**TASK TO CARRY OUT:**
Among the records that follow, set down only the lines from the one containing "outer_lid, inner_lid, inner_lid_knob]" to the one containing "for node in", both included, exactly.

**RECORDED DATA:**
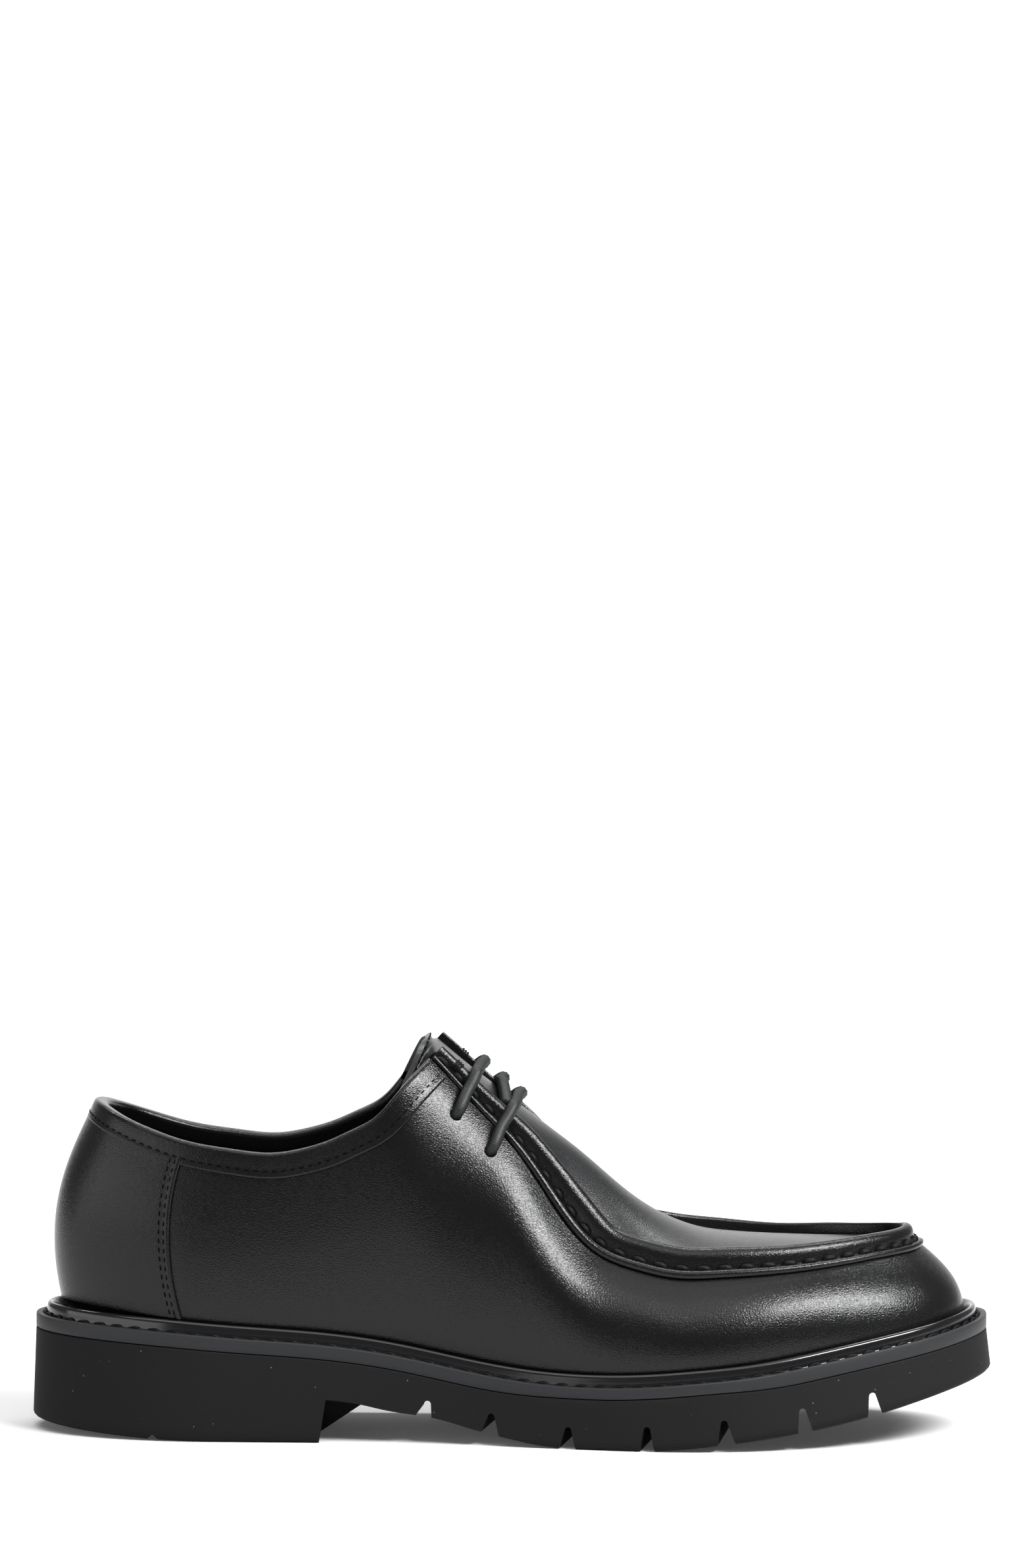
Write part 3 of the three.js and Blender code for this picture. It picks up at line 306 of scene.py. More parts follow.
# share of the length, share of the depth, slant in degrees, and how far the back and the front wall slope
for along, depth, slant, back, front in [
    (0.4112, 0.63, 3, 1.25, 0.1), (0.476, 0.8, 8, 0.95, 0.55), (0.558, 0.88, 9, 0.72, 0.55),
    (0.6415, 0.98, 9, 0.45, 0.55), (0.721, 1, 7, 0.4, 1.1), (0.7997, 1, 0, 0.12, 1), (0.8728, 0.96, 0, 0.1, 1),
]:
    x = along * welt_length
    depth *= lug_depth
    run = lug_run * (1 + lug_under / depth)
    arc = [(lug_root / 2 * math.cos(a), depth - lug_root / 2 + lug_root / 2 * math.sin(a))
           for a in np.radians(np.linspace(180, 0, 9))]
    outline = [(-lug_root / 2 - run * back, -lug_under)] + arc + [(lug_root / 2 + run * front, -lug_under)]
    for side in (-1, 1):
        low, high = (-0.62 * ball_width, 0) if side < 0 else (0, 0.62 * ball_width)
        shift = (x + math.tan(math.radians(slant)) * ball_width * 0.45, 0, tread_height(x))
        cutters.append(slab(outline, low, high, side * slant, shift))


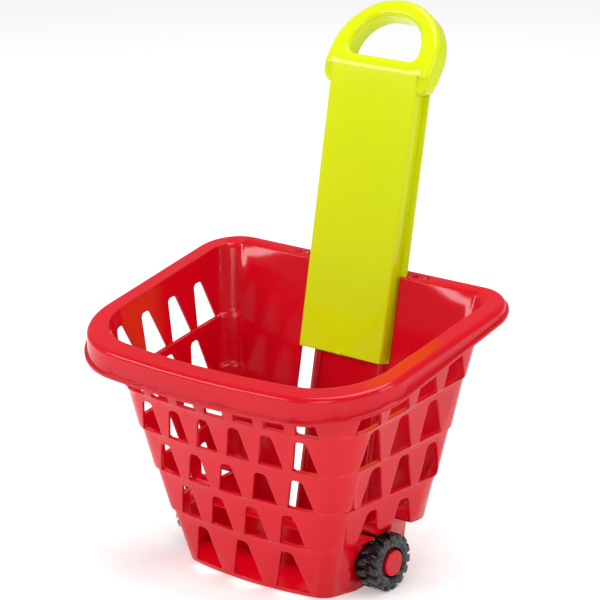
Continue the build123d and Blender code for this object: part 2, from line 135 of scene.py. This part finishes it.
redPlastic = {
    "name": "redPlastic", "deep": (0.52, 0.0, 0.006), "light": (0.68, 0.001, 0.014),
    "gloss": 0.13, "rubbed": 0.24, "peel": 0.00003, "edge": 0.0017, "level": 0.3,
    "drift": 7.0, "grain": 620.0, "rub": 38.0, "rubAmount": 0.5,
}
limePlastic = {
    "name": "limePlastic", "deep": (0.56, 0.66, 0.0), "light": (0.66, 0.74, 0.002),
    "gloss": 0.14, "rubbed": 0.26, "peel": 0.00003, "edge": 0.0022, "level": 0.32,
    "drift": 8.0, "grain": 620.0, "rub": 42.0, "rubAmount": 0.4,
}
blackPlastic = {
    "name": "blackPlastic", "deep": (0.006, 0.006, 0.007), "light": (0.014, 0.014, 0.016),
    "gloss": 0.2, "rubbed": 0.42, "peel": 0.00006, "edge": 0.0008, "level": 0.5,
    "drift": 60.0, "grain": 900.0, "rub": 160.0, "rubAmount": 0.7,
}


def makePlastic(recipe):
    material = bpy.data.materials.new(recipe["name"])
    material.use_nodes = True
    tree = material.node_tree
    shader = tree.nodes["Principled BSDF"]
    skin = addNode(tree, "ShaderNodeGroup", (-700, 100), node_tree=mouldedSkin)
    skin.inputs["Drift Scale"].default_value = recipe["drift"]
    skin.inputs["Peel Scale"].default_value = recipe["grain"]
    skin.inputs["Rub Scale"].default_value = recipe["rub"]
    skin.inputs["Rub Amount"].default_value = recipe["rubAmount"]
    tone = addNode(tree, "ShaderNodeMix", (-400, 200), data_type="RGBA")
    tone.inputs[6].default_value = (*recipe["deep"], 1)
    tone.inputs[7].default_value = (*recipe["light"], 1)
    finish = addNode(tree, "ShaderNodeMapRange", (-400, -50))
    finish.inputs["To Min"].default_value = recipe["gloss"]
    finish.inputs["To Max"].default_value = recipe["rubbed"]
    edge = addNode(tree, "ShaderNodeBevel", (-600, -350), samples=6)
    edge.inputs["Radius"].default_value = recipe["edge"]
    bump = addNode(tree, "ShaderNodeBump", (-350, -300))
    bump.inputs["Strength"].default_value = 0.5
    bump.inputs["Distance"].default_value = recipe["peel"]
    shader.inputs["Specular IOR Level"].default_value = recipe["level"]
    linkAll(tree, [
        (skin.outputs["Drift"], tone.inputs[0]),
        (tone.outputs[2], shader.inputs["Base Color"]),
        (skin.outputs["Rub"], finish.inputs["Value"]),
        (finish.outputs["Result"], shader.inputs["Roughness"]),
        (skin.outputs["Height"], bump.inputs["Height"]),
        (edge.outputs["Normal"], bump.inputs["Normal"]),
        (bump.outputs["Normal"], shader.inputs["Normal"]),
    ])
    return material


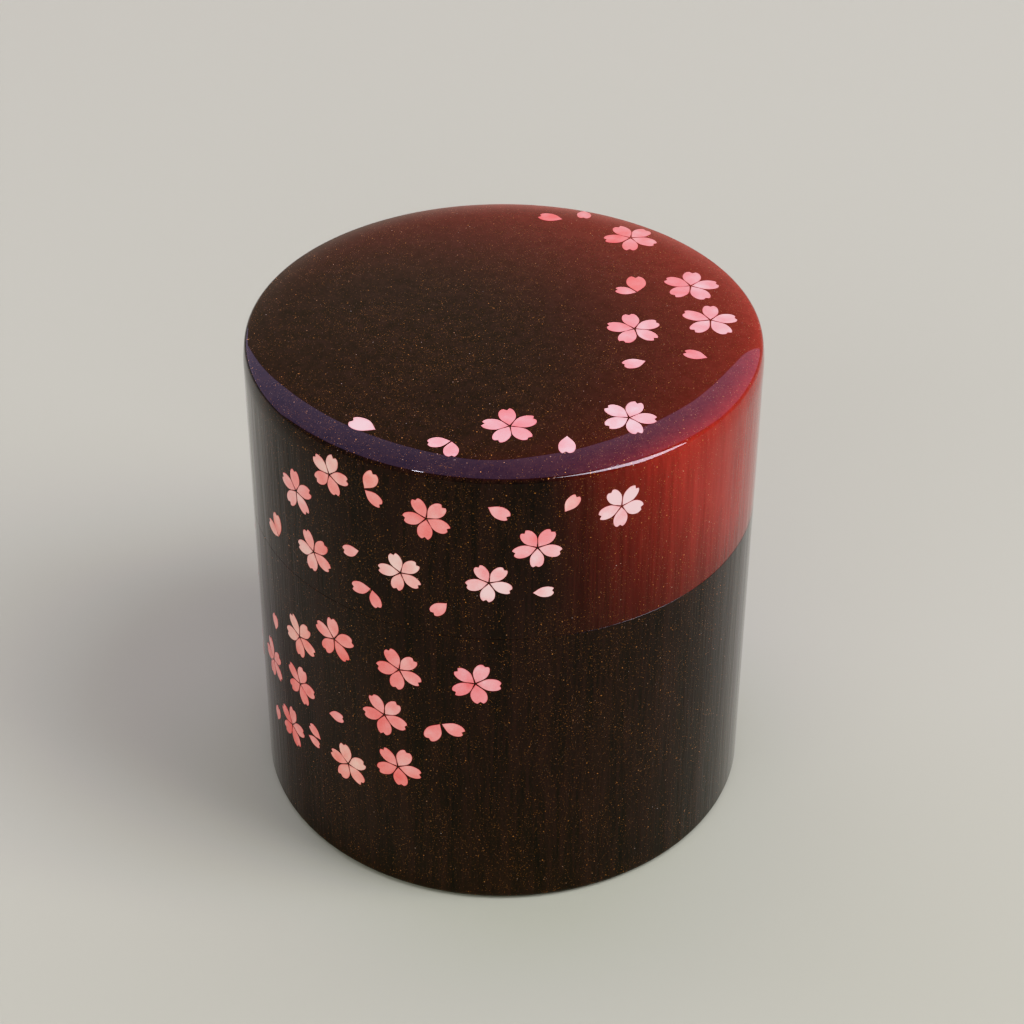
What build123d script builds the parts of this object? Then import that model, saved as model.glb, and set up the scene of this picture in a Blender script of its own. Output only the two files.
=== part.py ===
from build123d import *
import os
from math import sin, radians

# A lidded tea caddy, turned about Z. A lacquered jar holds a liner whose neck stands up inside
# the outer lid. An inner lid with a turned knob plugs that neck, and the outer lid covers both.
# Lengths are in millimetres and angles in degrees. The origin is the middle of the base.

# The closed caddy
outer_radius = 41.0
total_height = 86.0
seam_height = 55.0
seam_edge_round = 0.06
glue_gap = 0.1
sliding_gap = 0.15

# The jar
jar_wall = 2.6
jar_floor = 2.6
base_edge_round = 1.2
foot_width = 5.0
foot_recess = 1.2
foot_round = 0.4

# The liner, whose upper end is the neck
liner_wall = 1.9
liner_floor = 2.0
liner_floor_round = 3.0
neck_height = 15.0
neck_edge_round = 0.5

# The outer lid, from the middle of its top outwards: each arc is (radius, slope where it ends)
crown_slope = 3.0
lid_arcs = [(60.0, 5.0), (22.0, 16.0), (0.9, 78.0), (13.0, 90.0)]
lid_ceiling_below_top = 3.6
lid_ceiling_round = 3.0

# The inner lid
flange_thickness = 2.2
flange_inset = 0.3
flange_edge_round = 0.8
plug_depth = 8.0
plug_wall = 1.7
plug_edge_round = 0.6
plug_ceiling = 0.4
plug_ceiling_round = 1.5

# The knob, glued into the inner lid
tenon_radius = 3.0
tenon_gap = 0.05
knob_foot_radius = 5.4
knob_waist_radius = 4.2
knob_head_radius = 8.2
knob_height = 8.0

# Worked out from the above
jar_bore_radius = outer_radius - jar_wall
jar_floor_top = foot_recess + jar_floor
liner_radius = jar_bore_radius - glue_gap
liner_bore_radius = liner_radius - liner_wall
liner_floor_top = jar_floor_top + liner_floor
neck_top = seam_height + neck_height
lid_bore_radius = liner_radius + sliding_gap
lid_ceiling = total_height - lid_ceiling_below_top
flange_radius = liner_radius - flange_inset
flange_top = neck_top + flange_thickness
plug_radius = liner_bore_radius - sliding_gap
plug_ceiling_height = neck_top - plug_ceiling


def turned(*corners):
    """A solid turned about Z, from an outline of corners given as (radius, height, rounding)."""
    points = [(radius, height) for radius, height, rounding in corners]
    roundings = [rounding for radius, height, rounding in corners]
    outline = FilletPolyline(*points, radius=roundings, close=True)
    return revolve(Plane.XZ * make_face(outline), Axis.Z)


def jar_body():
    """The outer shell: a straight wall, a floor and a foot ring round a shallow recess."""
    foot_inner_radius = outer_radius - foot_width
    return turned(
        (0, foot_recess, 0),
        (foot_inner_radius, foot_recess, foot_round),
        (foot_inner_radius, 0, foot_round),
        (outer_radius, 0, base_edge_round),
        (outer_radius, seam_height, seam_edge_round),
        (jar_bore_radius, seam_height, seam_edge_round),
        (jar_bore_radius, jar_floor_top, foot_round),
        (0, jar_floor_top, 0),
    )


def inner_canister():
    """The liner: a cup glued into the jar, standing above it as the neck."""
    return turned(
        (0, jar_floor_top, 0),
        (liner_radius, jar_floor_top, base_edge_round),
        (liner_radius, neck_top, neck_edge_round),
        (liner_bore_radius, neck_top, neck_edge_round),
        (liner_bore_radius, liner_floor_top, liner_floor_round),
        (0, liner_floor_top, 0),
    )


def lid_outline():
    """The lid's outside, from the middle of its top to its lower edge, as arcs that run on smoothly."""
    slopes = [crown_slope] + [slope for radius, slope in lid_arcs]
    widths = [
        radius * (sin(radians(slope)) - sin(radians(slope_before)))
        for slope_before, (radius, slope) in zip(slopes, lid_arcs)
    ]
    crown_radius = (outer_radius - sum(widths)) / sin(radians(crown_slope))
    edges = []
    point = (0, total_height)
    heading = (1, 0)
    slope_before = 0
    for radius, slope in [(crown_radius, crown_slope)] + lid_arcs:
        arc = JernArc(point, heading, radius, slope_before - slope)
        edges.append(arc)
        point = arc @ 1
        heading = arc % 1
        slope_before = slope
    edges.append(Polyline(point, (outer_radius, seam_height), (0, seam_height), (0, total_height)))
    return edges


def outer_lid():
    """The outer lid: a softly crowned top with a tight rim, hollow from below, sliding over the neck."""
    outside = revolve(Plane.XZ * make_face(lid_outline()), Axis.Z)
    cavity = turned(
        (0, seam_height, 0),
        (lid_bore_radius, seam_height, 0),
        (lid_bore_radius, lid_ceiling, lid_ceiling_round),
        (0, lid_ceiling, 0),
    )
    lid = outside - cavity
    mouth_edges = lid.edges().group_by(Axis.Z)[0]
    return fillet(mouth_edges, seam_edge_round)


def inner_lid():
    """The inner lid: a flange that rests on the neck and a hollow plug that slides into it."""
    hole_radius = tenon_radius + tenon_gap
    plug_bottom = neck_top - plug_depth
    return turned(
        (hole_radius, plug_ceiling_height, 0),
        (plug_radius - plug_wall, plug_ceiling_height, plug_ceiling_round),
        (plug_radius - plug_wall, plug_bottom, plug_edge_round),
        (plug_radius, plug_bottom, plug_edge_round),
        (plug_radius, neck_top, 0),
        (flange_radius, neck_top, flange_edge_round / 2),
        (flange_radius, flange_top, flange_edge_round),
        (hole_radius, flange_top, 0),
    )


def inner_lid_knob():
    """The knob: a waisted mushroom on a tenon as long as the inner lid is thick."""
    knob_top = flange_top + knob_height
    outside = Spline(
        (knob_foot_radius, flange_top),
        (knob_waist_radius, flange_top + 0.32 * knob_height),
        (knob_head_radius, flange_top + 0.72 * knob_height),
        (0, knob_top),
        tangents=[(-0.6, 1), (0, 1), (0, 1), (-1, 0)],
    )
    rest = Polyline(
        (0, knob_top),
        (0, plug_ceiling_height),
        (tenon_radius, plug_ceiling_height),
        (tenon_radius, flange_top),
        (knob_foot_radius, flange_top),
    )
    return revolve(Plane.XZ * make_face([outside, rest]), Axis.Z)


pieces = [jar_body, inner_canister, outer_lid, inner_lid, inner_lid_knob]

os.makedirs("parts", exist_ok=True)
for piece in pieces:
    export_step(piece(), f"parts/{piece.__name__}.step")
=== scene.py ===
import random
from math import ceil, cos, hypot, pi, radians, sin, tan

import bmesh
import bpy
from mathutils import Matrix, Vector
from mathutils.geometry import interpolate_bezier


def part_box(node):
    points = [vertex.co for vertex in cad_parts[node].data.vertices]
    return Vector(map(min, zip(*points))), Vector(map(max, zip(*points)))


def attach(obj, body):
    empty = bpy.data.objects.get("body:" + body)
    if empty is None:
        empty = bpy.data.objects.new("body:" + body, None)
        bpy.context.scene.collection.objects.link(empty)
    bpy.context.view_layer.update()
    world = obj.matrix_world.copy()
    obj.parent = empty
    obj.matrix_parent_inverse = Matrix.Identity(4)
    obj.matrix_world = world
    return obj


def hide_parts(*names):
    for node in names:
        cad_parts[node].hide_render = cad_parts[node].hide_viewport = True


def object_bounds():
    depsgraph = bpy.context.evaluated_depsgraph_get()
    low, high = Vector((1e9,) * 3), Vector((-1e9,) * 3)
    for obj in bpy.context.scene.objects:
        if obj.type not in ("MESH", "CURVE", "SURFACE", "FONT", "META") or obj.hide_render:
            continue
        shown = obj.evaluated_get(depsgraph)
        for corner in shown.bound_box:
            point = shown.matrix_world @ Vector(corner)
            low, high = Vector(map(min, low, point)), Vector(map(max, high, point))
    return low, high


# The looks of a lidded tea caddy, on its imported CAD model: lacquer, printed blossoms and a studio.
# Lengths are in metres and angles in degrees, unless a name or a comment says otherwise.

MM = 0.001

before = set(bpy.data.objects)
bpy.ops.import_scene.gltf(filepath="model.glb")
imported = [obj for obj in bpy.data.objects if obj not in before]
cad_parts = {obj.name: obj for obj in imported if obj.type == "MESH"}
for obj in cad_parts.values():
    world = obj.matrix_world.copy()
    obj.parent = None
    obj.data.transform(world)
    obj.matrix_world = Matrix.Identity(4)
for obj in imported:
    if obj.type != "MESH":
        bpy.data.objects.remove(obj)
cad_low, cad_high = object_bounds()

OUTER_RADIUS = cad_high.x
TOTAL_HEIGHT = cad_high.z
SEAM_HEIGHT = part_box("jar_body")[1].z


def towards(azimuth, elevation):
    """The direction there. Azimuth 0 is at the front and 90 at the right."""
    a = radians(azimuth)
    e = radians(elevation)
    return Vector((sin(a) * cos(e), -cos(a) * cos(e), sin(e)))


# ---------------------------------------------------------------- shader nodes


def new_material(name):
    """An empty material, its node tree and its Principled shader."""
    material = bpy.data.materials.new(name)
    material.use_nodes = True
    tree = material.node_tree
    return material, tree, tree.nodes["Principled BSDF"]


def put(tree, socket, value):
    """Links value to the socket if it is another node's output, and sets it otherwise."""
    if isinstance(value, bpy.types.NodeSocket):
        tree.links.new(value, socket)
    else:
        socket.default_value = value


def math_node(tree, operation, *values):
    """One sum, product or other operation on numbers or other nodes' outputs."""
    node = tree.nodes.new("ShaderNodeMath")
    node.operation = operation
    for socket, value in zip(node.inputs, values):
        put(tree, socket, value)
    return node.outputs[0]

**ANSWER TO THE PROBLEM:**
pieces = [jar_body, inner_canister, outer_lid, inner_lid, inner_lid_knob]

os.makedirs("parts", exist_ok=True)
for piece in pieces:
    export_step(piece(), f"parts/{piece.__name__}.step")
=== scene.py ===
import random
from math import ceil, cos, hypot, pi, radians, sin, tan

import bmesh
import bpy
from mathutils import Matrix, Vector
from mathutils.geometry import interpolate_bezier


def part_box(node):
    points = [vertex.co for vertex in cad_parts[node].data.vertices]
    return Vector(map(min, zip(*points))), Vector(map(max, zip(*points)))


def attach(obj, body):
    empty = bpy.data.objects.get("body:" + body)
    if empty is None:
        empty = bpy.data.objects.new("body:" + body, None)
        bpy.context.scene.collection.objects.link(empty)
    bpy.context.view_layer.update()
    world = obj.matrix_world.copy()
    obj.parent = empty
    obj.matrix_parent_inverse = Matrix.Identity(4)
    obj.matrix_world = world
    return obj


def hide_parts(*names):
    for node in names:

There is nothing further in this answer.